The songs here for the most part hover around four minutes, which gives the album an accessible pop allure, but it also robs them of the breathing room they’ve used (needed?) in the past to create their most enveloping sounds — here, they space out only at the end of “Taste” and “Bunny Rose” to familiar, but welcome effect. As a band that always wore their influences proudly (Animal Collective, Radiohead, Björk), BRAIDS have come to a familiar and precise, if then boring, aesthetic. The instrumentation is closely aligned with the metallic synths and skittering percussion of Flouish//Perish, recorded with a warmth reminiscent of Native Speaker, which you can also hear in the live instruments (the first chord struck on Deep In The Iris is from a grand piano).
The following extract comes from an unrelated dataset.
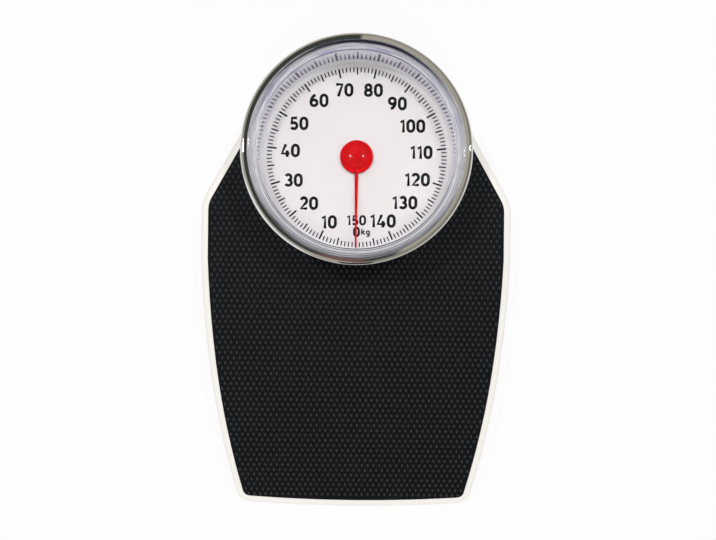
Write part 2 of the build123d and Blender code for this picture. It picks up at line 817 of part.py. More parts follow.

Still, the indulgences of the debut have been filed away into a predominantly verse-chorus grid, which might exemplify the stifling structures being sung about, but results in samey songs. The album’s clockwork songwriting and playing puts the brunt of the ecstatic work on Standell-Preston’s words and voice, which carried me through to the end.

By the time power-ballad closer “Warm Like Summer” coos “You’re always in my heart,” it’s clear that Deep In The Iris is recasting romanticized pop with the specter of Standell-Preston’s lost love and the hand of dominant misogynistic culture. The entwined threads of personal narrative keep her pain alive in the album’s political critique, drawing us deep into the eye she cast at herself and the circumstances she reforms herself within. Although the music doesn’t always conjure it, there’s power in the album’s consciousness.